Written problem →
Each line that follows should be printed again exactly as it stands.

Data →

=====

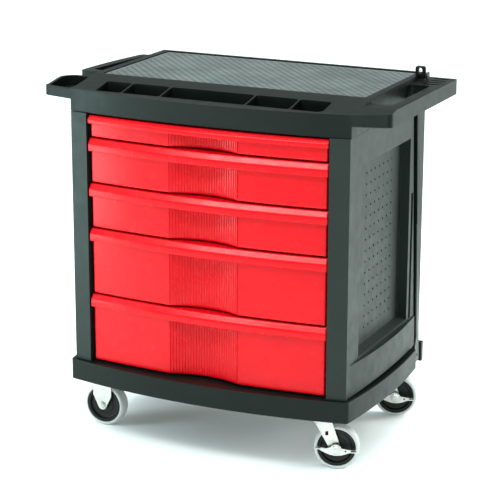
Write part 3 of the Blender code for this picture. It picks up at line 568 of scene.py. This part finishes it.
def deck_shell():
    front = bow((-DECK_HALF, DECK_FRONT), (DECK_HALF, DECK_FRONT), DECK_BOW, 48)
    deck = prism("deck_shell", front + [(DECK_HALF, DECK_REAR), (-DECK_HALF, DECK_REAR)], PANEL_TOP, DECK_LIP)
    for vert in deck.data.vertices:
        if vert.co.y < DECK_FRONT and vert.co.z < DECK_LIP - 0.001:
            vert.co.y = DECK_FRONT + (vert.co.y - DECK_FRONT) * APRON_BOW / DECK_BOW
    foot = DECK_LIP - 0.002
    section = [(RAMP_START, foot), (DECK_REAR, foot), (DECK_REAR, DECK_TOP), (RAMP_END, DECK_TOP),
               (RAMP_START, DECK_LIP)]
    join(deck, prism("platform", section, PLATFORM_LEFT, PLATFORM_RIGHT, "YZ"), right_handle(), left_handle(),
         cup_pocket())
    cut(deck, prism("grip", rounded((PLATFORM_RIGHT, -0.114), (0.388, 0.121), 0.012), HANDLE_LOW - 0.01,
                    DECK_TOP + 0.01))
    soften(deck, 0.0020, 3, 24.0, False)
    side, rear, below = DECK_HALF - 0.008, DECK_REAR - 0.008, PANEL_TOP - 0.01
    slots = [prism("slot", rounded((SLOT_LEFT, SLOT_FRONT + SLOT_PITCH * k),
                                   (SLOT_RIGHT, SLOT_REAR + SLOT_PITCH * k), 0.0038, 3),
                   HANDLE_LOW - 0.01, HANDLE_TOP + 0.01) for k in range(4)]
    cut(deck,
        block("hollow", (-side, DECK_FRONT + 0.008, below), (side, rear, 0.768)),
        block("hollow", (-side, -0.125, below), (side, rear, 0.816)),
        prism("mat_bed", rounded(*MAT_BED, 0.006), MAT_BED_FLOOR, DECK_TOP + 0.01),
        merged("pockets", [tray_pocket(index) for index in range(len(TRAY_EDGES) - 1)]),
        merged("slots", slots), bar_clearance(0.0012))
    soften(deck, 0.0010, 2, 50.0, False)
    return dress(deck, CHARCOAL, CART, ["top_deck"])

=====

Reply →
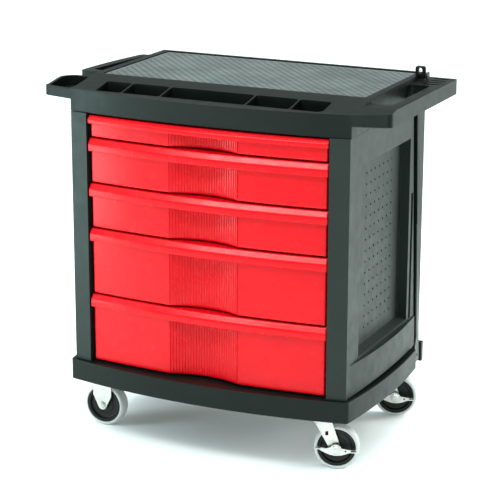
Write part 3 of the Blender code for this picture. It picks up at line 568 of scene.py. This part finishes it.
def deck_shell():
    front = bow((-DECK_HALF, DECK_FRONT), (DECK_HALF, DECK_FRONT), DECK_BOW, 48)
    deck = prism("deck_shell", front + [(DECK_HALF, DECK_REAR), (-DECK_HALF, DECK_REAR)], PANEL_TOP, DECK_LIP)
    for vert in deck.data.vertices:
        if vert.co.y < DECK_FRONT and vert.co.z < DECK_LIP - 0.001:
            vert.co.y = DECK_FRONT + (vert.co.y - DECK_FRONT) * APRON_BOW / DECK_BOW
    foot = DECK_LIP - 0.002
    section = [(RAMP_START, foot), (DECK_REAR, foot), (DECK_REAR, DECK_TOP), (RAMP_END, DECK_TOP),
               (RAMP_START, DECK_LIP)]
    join(deck, prism("platform", section, PLATFORM_LEFT, PLATFORM_RIGHT, "YZ"), right_handle(), left_handle(),
         cup_pocket())
    cut(deck, prism("grip", rounded((PLATFORM_RIGHT, -0.114), (0.388, 0.121), 0.012), HANDLE_LOW - 0.01,
                    DECK_TOP + 0.01))
    soften(deck, 0.0020, 3, 24.0, False)
    side, rear, below = DECK_HALF - 0.008, DECK_REAR - 0.008, PANEL_TOP - 0.01
    slots = [prism("slot", rounded((SLOT_LEFT, SLOT_FRONT + SLOT_PITCH * k),
                                   (SLOT_RIGHT, SLOT_REAR + SLOT_PITCH * k), 0.0038, 3),
                   HANDLE_LOW - 0.01, HANDLE_TOP + 0.01) for k in range(4)]
    cut(deck,
        block("hollow", (-side, DECK_FRONT + 0.008, below), (side, rear, 0.768)),
        block("hollow", (-side, -0.125, below), (side, rear, 0.816)),
        prism("mat_bed", rounded(*MAT_BED, 0.006), MAT_BED_FLOOR, DECK_TOP + 0.01),
        merged("pockets", [tray_pocket(index) for index in range(len(TRAY_EDGES) - 1)]),
        merged("slots", slots), bar_clearance(0.0012))
    soften(deck, 0.0010, 2, 50.0, False)
    return dress(deck, CHARCOAL, CART, ["top_deck"])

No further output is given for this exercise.